Даже у такого большого композитора, как Сергей Прокофьев, в музыке к его лучшему балету «Ромео и Джульетта» есть страницы, которые нам приходилось «согревать» своим внутренним чувством, своей «внутренней мелодией», находящей выражение в танце и мимике.
По музыке, например, первое адажио на балконе несколько хорально, и мы, исполнители, как бы «додумывали» что-то за композитора, обращаясь к Шекспиру. Но так как музыка С. Прокофьева при всей своей современности созвучна гениальному творению шестнадцатого века, «додумывание мелодии» танцовщиками, очевидно, не только не противоречило замыслу композитора, а сливалось с ним воедино, и зритель видел танец, который он воспринимал как живое и непосредственное отражение мысли и Шекспира, и Прокофьева. Так, танец, рождаемый музыкой, танец, который можно назвать движением музыки, делает ее зримой.
Как возникает то, что называют выразительностью, осмысленностью танца? Объяснить это, в общем, невозможно. Тут важны нюансы. Важно, насколько тонко танцовщик чувствует танец и, конечно, музыку. Когда говорят о слитности танца и музыки — это не общая фраза, но прочувствовать эту слитность очень трудно.
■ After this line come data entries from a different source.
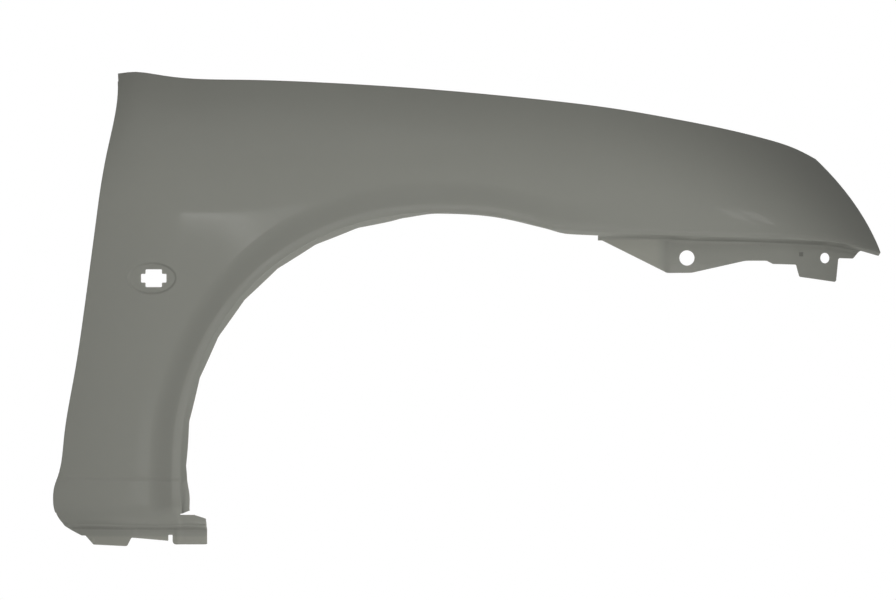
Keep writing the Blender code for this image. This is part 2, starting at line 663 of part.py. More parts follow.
def tab_trim():
    """All that lies under and between the tabs of the sill flange."""
    under = sill_profile(SILL_FLANGE_AT + SILL_FLANGE)[0] - CUT_ROOM
    foot = PANEL_LENGTH * DOOR_EDGE[0][1]
    width = -ARCH_REACH_BACK - foot
    tab = [(foot + width * share, z, radius) for share, z, radius in REAR_TAB]
    notch_rear, notch_front = [foot + width * share for share in NOTCH]
    rear = tab[0][0] - CUT_ROOM * 4
    toe_foot = -ARCH_REACH_BACK + TOE_REACH * 0.5
    front = -ARCH_REACH_BACK + TOE_REACH - TOE_TRIM
    corners = [(rear, tab[0][1], 0.0)] + tab
    corners += [(notch_rear, MIDDLE_TAB_BOTTOM, NOTCH_RADIUS), (notch_rear, TAB_TOP, NOTCH_RADIUS),
                (notch_front, TAB_TOP, NOTCH_RADIUS), (notch_front, FRONT_TAB_BOTTOM, FRONT_TAB_RADIUS),
                (front, FRONT_TAB_BOTTOM, FRONT_TAB_RADIUS), (front, TOE_LEVEL - TOE_SLOPE, TOE_RADIUS),
                (toe_foot, TOE_LEVEL, 0.0)]
    corners += [(toe_foot, TOE_LEVEL + CUT_ROOM, 0.0), (front + CUT_ROOM, TOE_LEVEL + CUT_ROOM, 0.0),
                (front + CUT_ROOM, under, 0.0), (rear, under, 0.0)]
    return rounded(corners)


def cutters():
    """The tools that trim and pierce the panel."""
    lamp_depth = skin_depth(LAMP_X, LAMP_Z)
    sill_depth = SKIN_DEPTH + sill_profile(SILL_FLANGE_AT)[1]
    tools = [cutter("hanging_flange_trim", hanging_trim(), "Y", -CUT_ROOM, NOSE_TURN + BONNET_FLANGE * 3),
             cutter("sill_tab_trim", tab_trim(), "Y", sill_depth - CUT_ROOM, sill_depth + DOOR_EAR + CUT_ROOM),
             cutter("lamp_cutout", cross_outline(), "Y", lamp_depth - CUT_ROOM, lamp_depth + CUT_ROOM)]
    for name, (share, z, size) in (("bolt_hole", BOLT_HOLE), ("clip_hole", CLIP_HOLE)):
        x = PANEL_LENGTH * share
        depth = skin_depth(x, lower_edge(x))
        tools.append(cutter(name, disc(x, z, size), "Y", depth - CUT_ROOM, depth + LEDGE_DEPTH + CUT_ROOM * 2))
    for k, centre in enumerate(SEAT_CENTRES):
        level = seat_level(centre)
        outline = slot_outline(centre, gutter_wall(centre) + SLOT_FROM_WALL)
        tools.append(cutter(f"seat_slot_{k + 1}", outline, "Z", level - CUT_ROOM, level + CUT_ROOM * 0.5))
    for k, level in enumerate(EAR_LEVELS):
        x = door_line(level)
        y = skin_depth(x, level) + EAR_HOLE_FROM_EDGE
        tools.append(cutter(f"ear_hole_{k + 1}", disc(y, level, EAR_HOLE), "X", x - CUT_ROOM, x + CUT_ROOM))
    return tools


def primer():
    """Grey primer with a slight olive cast and a satin finish."""
    material = bpy.data.materials.new("grey_primer")
    material.use_nodes = True
    shader = material.node_tree.nodes["Principled BSDF"]
    shader.inputs["Base Color"].default_value = (0.205, 0.208, 0.186, 1)
    shader.inputs["Roughness"].default_value = 0.42
    shader.inputs["Metallic"].default_value = 0.0
    return material


def build():
    for old in list(bpy.data.objects):
        bpy.data.objects.remove(old, do_unlink=True)
    parts = bpy.data.collections.new("front_fender")
    tools = bpy.data.collections.new("fender_cutters")
    bpy.context.scene.collection.children.link(parts)
    bpy.context.scene.collection.children.link(tools)

    panel = new_object("fender", panel_sheet())
    parts.objects.link(panel)
    panel.data.materials.append(primer())
    panel.data.shade_smooth()
    panel.data.set_sharp_from_angle(angle=math.radians(35))

    thick = panel.modifiers.new("sheet", "SOLIDIFY")
    thick.thickness = SHEET
    thick.offset = -1
    thick.use_even_offset = True
    for tool in cutters():
        tools.objects.link(tool)
        tool.hide_render = True
        tool.display_type = "WIRE"
        cut = panel.modifiers.new(tool.name, "BOOLEAN")
        cut.operation = "DIFFERENCE"
        cut.object = tool

    seat = SEAT_CENTRES[ORIGIN_SEAT]
    origin = Vector((seat, gutter_wall(seat) + SEAT_POINT_FROM_WALL, seat_level(seat) - SHEET))
    for thing in list(parts.objects) + list(tools.objects):
        thing.location = -origin


build()
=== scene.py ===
"""A primed front fender of a small hatchback, pressed from one steel sheet, on a plain pale stage.

The panel repeats the sizes of the solid one about the wheel centre, with X to the front of the car,
Z up and the outside of the car towards -Y, but with many more stations and rows, so that its
highlights run clean. It is then thickened, trimmed and pierced, and moved to the frame's origin.
"""

import math

import bmesh
import bpy
import numpy as np
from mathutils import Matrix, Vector


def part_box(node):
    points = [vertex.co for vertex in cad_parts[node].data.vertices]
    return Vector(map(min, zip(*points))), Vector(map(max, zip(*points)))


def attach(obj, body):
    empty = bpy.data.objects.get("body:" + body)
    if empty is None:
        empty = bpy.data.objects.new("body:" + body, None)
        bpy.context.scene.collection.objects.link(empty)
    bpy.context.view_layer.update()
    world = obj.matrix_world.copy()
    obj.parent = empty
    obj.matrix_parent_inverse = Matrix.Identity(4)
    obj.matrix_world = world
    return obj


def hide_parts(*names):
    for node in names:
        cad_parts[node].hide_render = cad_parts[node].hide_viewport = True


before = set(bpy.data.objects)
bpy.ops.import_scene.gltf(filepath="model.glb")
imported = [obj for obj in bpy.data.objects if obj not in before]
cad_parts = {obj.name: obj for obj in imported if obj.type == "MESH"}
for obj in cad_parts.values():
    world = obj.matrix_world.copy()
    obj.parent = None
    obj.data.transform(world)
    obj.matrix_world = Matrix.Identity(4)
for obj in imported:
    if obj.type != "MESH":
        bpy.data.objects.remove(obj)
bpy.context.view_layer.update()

bl_info = {
    "name": "Primed Fender",
    "version": (1, 0, 0),
    "blender": (4, 5, 0),
    "location": "View3D > Sidebar > Fender",
    "description": "Builds a primed front fender and the plain stage it is shown on",
    "category": "Object",
}

# Sheet and wheel arch
ARCH_REACH_BACK = 0.3240
ARCH_REACH_UP = 0.3200
ARCH_SQUARENESS = 2.1
LIP_RADIUS = 0.0025
LIP_BAND = 0.0115
FLARE_DEPTH = 0.0095
FLARE_REACH = 0.031
FLARE_ROUNDNESS = 0.5
LIP_TURN = 0.0011
LIP_TURN_REACH = 0.0060
FLARE_FADE_START = 0.090
FLARE_FADE = 0.190
ARCH_FLANGE = 0.017
ARCH_TOE_IN = 0.0048
ARCH_TOE_IN_END = 0.065
FACET_RISE = 0.0016
FACET_LENGTH = 0.058

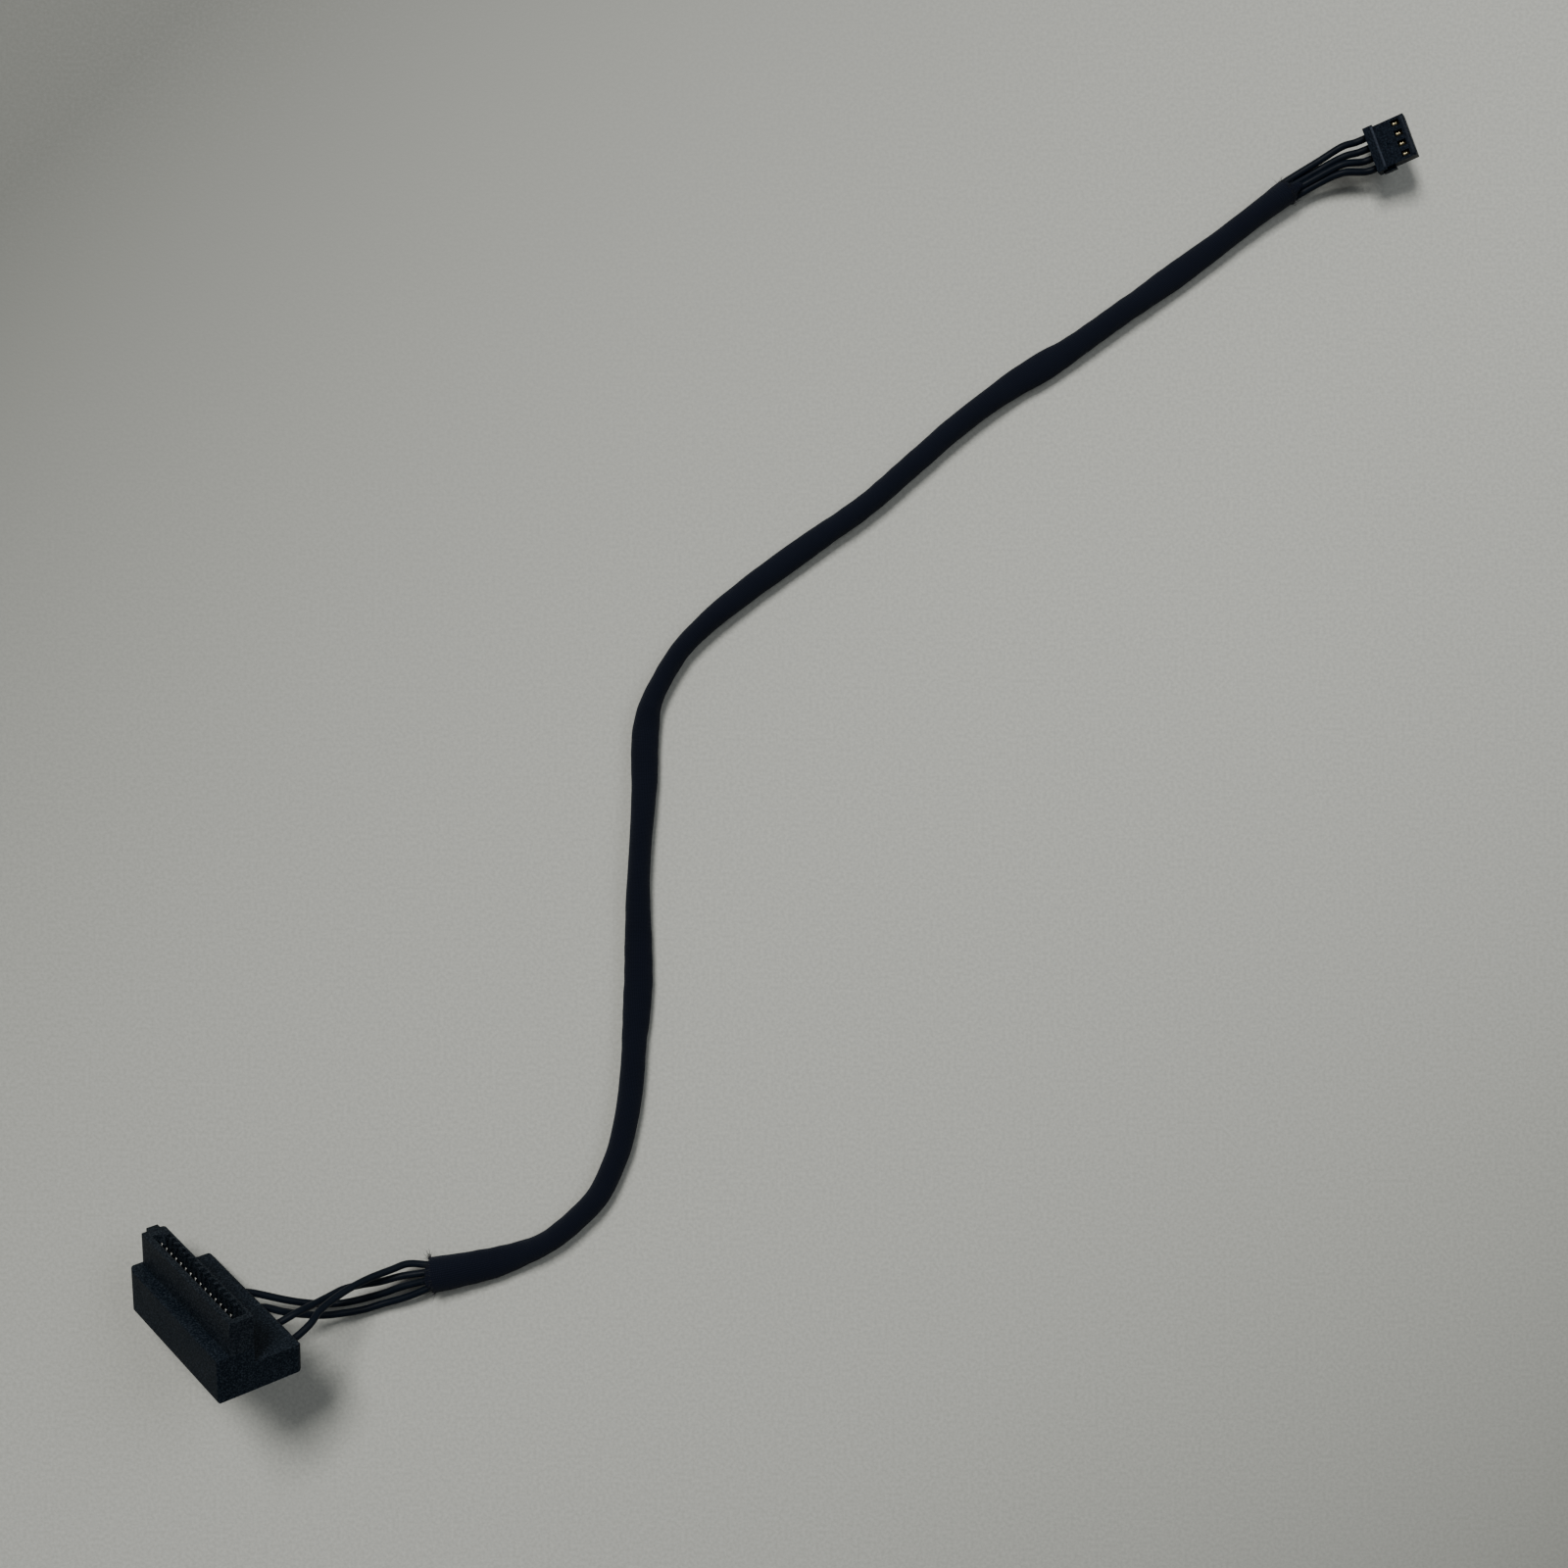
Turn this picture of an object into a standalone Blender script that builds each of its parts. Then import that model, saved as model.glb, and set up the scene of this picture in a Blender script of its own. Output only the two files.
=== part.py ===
# SATA power cable: a right-angle drive connector, four insulated wires, a woven sleeve
# and a small 4-way board connector. Metres, +Z up, the cable lies on the plane z = 0.
# Origin: under the middle of the drive connector's box, on the surface it stands on.

import math

import bpy
import bmesh
from mathutils import Euler, Matrix, Vector

# Drive connector. Its own axes: x along the contact row, y from the near long face to
# the wire side, z towards the drive.
BODY_END_MARGIN = 0.002485
BODY_DEPTH = 0.01045
BODY_NEAR_HEIGHT = 0.0059
BODY_BACK_HEIGHT = 0.0038
BODY_EDGE_ROUND = 0.00035
NEAR_LEFT_CORNER = 0.0010
NEAR_RIGHT_CORNER = 0.0004
BACK_RIGHT_CORNER = 0.0006
BACK_LEFT_CORNER = 0.0008

# Insulator: the head stands on the body, the root is held in it.
HEAD_SETBACK = 0.00155
HEAD_THICKNESS = 0.0029
HEAD_RISE = 0.00445
HEAD_LEFT_INSET = 0.0004
HEAD_CORNER = 0.00045
END_RIB_SETBACK = 0.0008
END_RIB_WIDTH = 0.0015
END_RIB_REACH = 0.0007
ROOT_END_INSET = 0.0011
ROOT_END_WALL = 0.0004
ROOT_BOTTOM_HEIGHT = 0.0024

# Slot for the drive's tongue, with the short leg that keys it.
SLOT_NEAR_WALL = 0.00065
SLOT_WIDTH = 0.0014
SLOT_DEPTH = 0.0056
SLOT_LEFT_WALL = 0.0011
SLOT_RIGHT_WALL = 0.00075
KEY_LENGTH = 0.0010
KEY_REACH = 0.0004

# Contacts, one passage each in the slot's far wall.
CONTACT_COUNT = 15
CONTACT_PITCH = 0.00127
CONTACT_WIDTH = 0.0005
CONTACT_THICKNESS = 0.00015
CONTACT_CREST_DROP = 0.0009
CONTACT_CREST_REACH = 0.0005
CONTACT_BEND = 0.0004
CONTACT_TAIL_HEIGHT = 0.0012
CONTACT_TAIL_LENGTH = 0.0030
PASSAGE_DEPTH = 0.00055

# Clearances between pieces.
SEAT_GAP = 0.0002
CONTACT_GAP = 0.00012
WIRE_GAP = 0.0001
PLUG_GAP = 0.0001

# How the connector stands: on its lowest corner, held up by its wires (degrees).
BODY_TURN = (-59.35, -43.7, -26.1)

# Wires and sleeve.
WIRE_DIAMETER = 0.00085
WIRE_STEP = 0.0020
WIRE_STRAIGHT_OUT = 0.0012
WIRE_LAY_PITCH = 0.00093
SLEEVE_DIAMETER = 0.0030
SLEEVE_MOUTH_DIAMETER = 0.0044
SLEEVE_FLARE_LENGTH = 0.0090
SLEEVE_WALL = 0.00015
SLEEVE_STEP = 0.0032

# Board connector (plug). Its own axes: x towards its mating face, y across the row,
# z out of its top face, origin in the middle of the mating face.
PLUG_PLACE = (0.1460, 0.1431, 0.00615)
PLUG_TURN = (1.0, -23.1, 20.2)
PLUG_WAYS = 4
PLUG_PITCH = 0.00125
PLUG_WIDTH = 0.0051
PLUG_THICKNESS = 0.0032
PLUG_BODY_LENGTH = 0.0038
PLUG_FLANGE_LENGTH = 0.0012
PLUG_FLANGE_PROUD = 0.0002
PLUG_EAR_LENGTH = 0.0010
PLUG_EAR_REACH = 0.00045
PLUG_FRONT_WALL = 0.0005
PLUG_PIN_HOLE = 0.00055
WINDOW_LENGTH = 0.0010
WINDOW_WIDTH = 0.0007
WINDOW_SETBACK = 0.00070
BUMP_LENGTH = 0.0003
BUMP_HEIGHT = 0.00008
BUMP_SETBACK = 0.0026
TERMINAL_WIDTH = 0.00075
TERMINAL_HEIGHT = 0.0010
TERMINAL_LENGTH = 0.0021
TERMINAL_WALL = 0.00013
CRIMP_LENGTH = 0.0008
CRIMP_SIZE = 0.0005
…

Вот знаешь свой танец, знаешь, как должна делать те или иные движения, но вдруг по музыке чувствуешь — «просится» еще какой-то, ну, скажем, вздох. И всё становится иным. Те же движения, но уже и не совсем те. Быть может, это ясно только специалистам, но из танцевальных нюансов состоит содержание балетного образа. Сюда входит всё то, что ты в жизни передумала, чему удивилась… Не впрямую — сложнее. Это не значит, что вот танцую Марию — читаю Пушкина, Джульетту — читаю только Шекспира. Неожиданные могут быть ассоциации».